Sahwa@reddthat.com · 7 days ago

Google is cannibalizing the web to feed AI

chunes@lemmy.world · 7 days ago

Model collapse isn’t a thing anymore. https://arxiv.org/html/2510.16657v1

Grandwolf319@sh.itjust.works · 7 days ago

Our key finding is that by injecting information through an external synthetic data verifier, whether a human or a better model, synthetic retraining will not cause model collapse.

Yeah if you have a source of truth then your model is basically getting trained on that.

It’s like already having the answer

chunes@lemmy.world · 7 days ago

The point is that it only needs to comprise a very small part of the model.

Grandwolf319@sh.itjust.works · 7 days ago

My point was that having a verifier means your not really training a model on another model’s data, it’s basically as if you get new raw data from a non AI source

CmdrShepard49@sh.itjust.works · 7 days ago

Our key finding is that by injecting information through an external synthetic data verifier, whether a human or a better model, synthetic retraining will not cause model collapse.

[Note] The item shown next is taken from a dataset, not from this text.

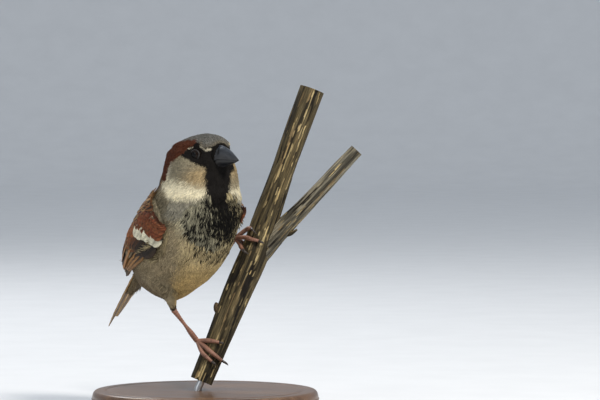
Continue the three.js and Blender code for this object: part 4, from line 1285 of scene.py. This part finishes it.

Lol, so to make a great model, they just need to have an even better one available first or a human who can verify every single thing it ingests.

Hmm, call me skeptical on this claim.

corsicanguppy@lemmy.ca · 7 days ago

This assumes everything is valid on the external. If one slop cluster feeds off another - a slopveyor? - then there is nothing external for the validation hall-monitor to compare against. They’re trusting another model’s output as if it were gospel.

artyom@piefed.social · 7 days ago

LOL OK